By this time, my sister Ageiti would have brought trays of food from the uma ni kuka, the kitchen house, to the bwia where our father sat, ready to start the day. However, my brother Ngao was nowhere to be found, perhaps still asleep or busy with his own tasks.


The transition from sleep to wakefulness in Kiribati was always marked by the lively sounds of animals and the comforting crackle of fires, grounding me in my new reality. As I stirred from sleep, momentarily questioning my location, these familiar sounds reassured me that I was indeed in Kiribati, far from my family in Ohio.


Gathering my senses, I emerged from the security of my mosquito net and embarked on my morning routine. The roki beckoned with its promise of fresh water and soap, a welcome invitation after a night's rest. With renewed energy, I returned to my house to change into fresh clothing before indulging in the invigorating ritual of the morning tebotebo, or bucket bath. Despite the initial shock of the cold water, I quickly embraced this refreshing start to the day, relishing in its revitalizing effects.


Emerging from my morning ablutions, I found Ngao, Beretia, and Tateka waiting for me on the family bwia, ready to begin breakfast. Taking my place from the night before, I watched as they swiftly laid out ten trays of food before me, each covered with white linens to ward off flies. It was a thoughtful gesture, perhaps influenced by tips from Peace Corps staff, and a testament to the hospitality and care of my host family.


 As the trays of food were laid out before me, I realized there was no way I could consume all that had been prepared.

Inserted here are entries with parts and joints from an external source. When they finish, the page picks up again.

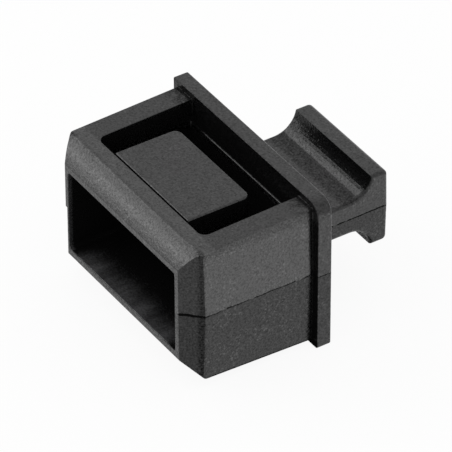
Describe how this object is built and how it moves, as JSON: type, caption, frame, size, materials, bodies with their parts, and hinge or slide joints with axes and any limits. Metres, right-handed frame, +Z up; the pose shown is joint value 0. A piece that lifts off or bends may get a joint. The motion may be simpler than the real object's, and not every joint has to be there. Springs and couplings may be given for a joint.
{
  "type": "transceiver dust plug",
  "caption": "Hollow soft plug with a lead-in mouth, a roof window round a spring tongue, a stop flange and a lipped pull tab, for an unused transceiver port.",
  "frame": {"origin": "middle of the stop flange's front face, on the mould's parting plane", "axes": "+Y points out of the port, from the mouth towards the pull tab; +X runs across the plug; +Z is up, towards the window and the tongue"},
  "size_m": [0.0148, 0.0153, 0.0099],
  "materials": {
    "plug_rubber": "matte, finely grained, moulded"
  },
  "bodies": {
    "root": {"dust_plug": "plug_rubber"}
  },
  "joints": []
}
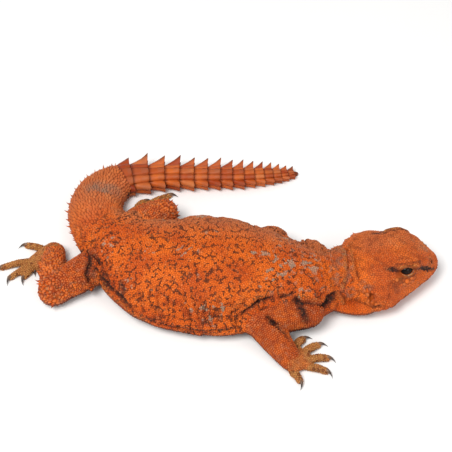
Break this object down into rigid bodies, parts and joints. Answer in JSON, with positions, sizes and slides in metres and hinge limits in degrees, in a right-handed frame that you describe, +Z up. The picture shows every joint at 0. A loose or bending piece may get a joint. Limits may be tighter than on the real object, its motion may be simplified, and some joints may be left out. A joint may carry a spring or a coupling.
{
  "type": "basking uromastyx lizard",
  "caption": "Life-size spiny-tailed desert lizard lying flat, with a broad body, triangular head, bent legs and a thick ringed tail of spines curled round to one side.",
  "frame": {"origin": "middle of the animal's footprint, on the floor", "axes": "+X forwards towards the head, +Y to the animal's left where the tail curls, +Z up"},
  "size_m": [0.2354, 0.1501, 0.0355],
  "materials": {
    "skin": "dry matt scales, orange-red with dark brown squiggles on the back",
    "tail": "dry matt keeled scales, brown-orange, greyer on the bend",
    "toes": "dry tan scales with dark horn claws",
    "eye": "wet black eye"
  },
  "bodies": {
    "root": {"head": "skin", "eye_left": "eye", "eye_right": "eye", "neck": "skin", "torso": "skin", "tail_base": "tail", "tail_middle": "tail", "tail_end": "tail", "arm_right": "skin", "forearm_right": "skin", "hand_right": "toes", "arm_left": "skin", "forearm_left": "skin", "hand_left": "toes", "thigh_right": "skin", "shank_right": "skin", "foot_right": "toes", "thigh_left": "skin", "shank_left": "skin", "foot_left": "toes"}
  },
  "joints": []
}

Seeing my hesitation, Tateka instructed Ageiti to bring out another item from the uma ni kuka, specifically for me. With a warm smile, she presented a fancy new thermos filled with hot water and a crystal coffee mug, along with an unopened tin of powdered chocolate drink mix called Milo. 


As I began preparing my morning tea, a comforting remnant of British colonial influence, Tateka lifted the white linen covering one of the trays, revealing a large dead fish staring back at me. Despite my initial startle, I focused on making my tea, grateful for the familiar ritual amidst the unfamiliar surroundings.


With the village maneaba meeting looming and the transport passing by shortly, I felt a sense of urgency to finish breakfast. Despite my desire to excuse myself from the meal, I knew it would be considered impolite after the effort my host family had put into preparing it for me. I silently hoped they would understand my reluctance to eat seafood due to allergies, though I struggled to articulate this to them.


As time passed, my host family grew accustomed to my dietary preferences, particularly my aversion to fish, and life became more harmonious. In return, I shared some of my own culinary knowledge with them, teaching my mom and sisters how to make tortillas, which became a staple in my diet for the remainder of my service.


One evening, Ageiti surprised me with a plate of spaghetti, a dish she had learned from her cousin who had visited Australia. I suspected that my family had contacted relatives in Tarawa to procure spaghetti packages for this special occasion. However, lacking traditional spaghetti sauce, they improvised and created a unique and spicy sauce using Tabasco sauce and ketchup. It was a memorable and unconventional twist on spaghetti, and although I struggled with the heat of the Tabasco, I smiled through tears and proclaimed it as kangkang, or delicious. 


To my surprise, I later learned that other volunteers in the village were also being treated to their own families' interpretations of spaghetti, each with its own unique twist.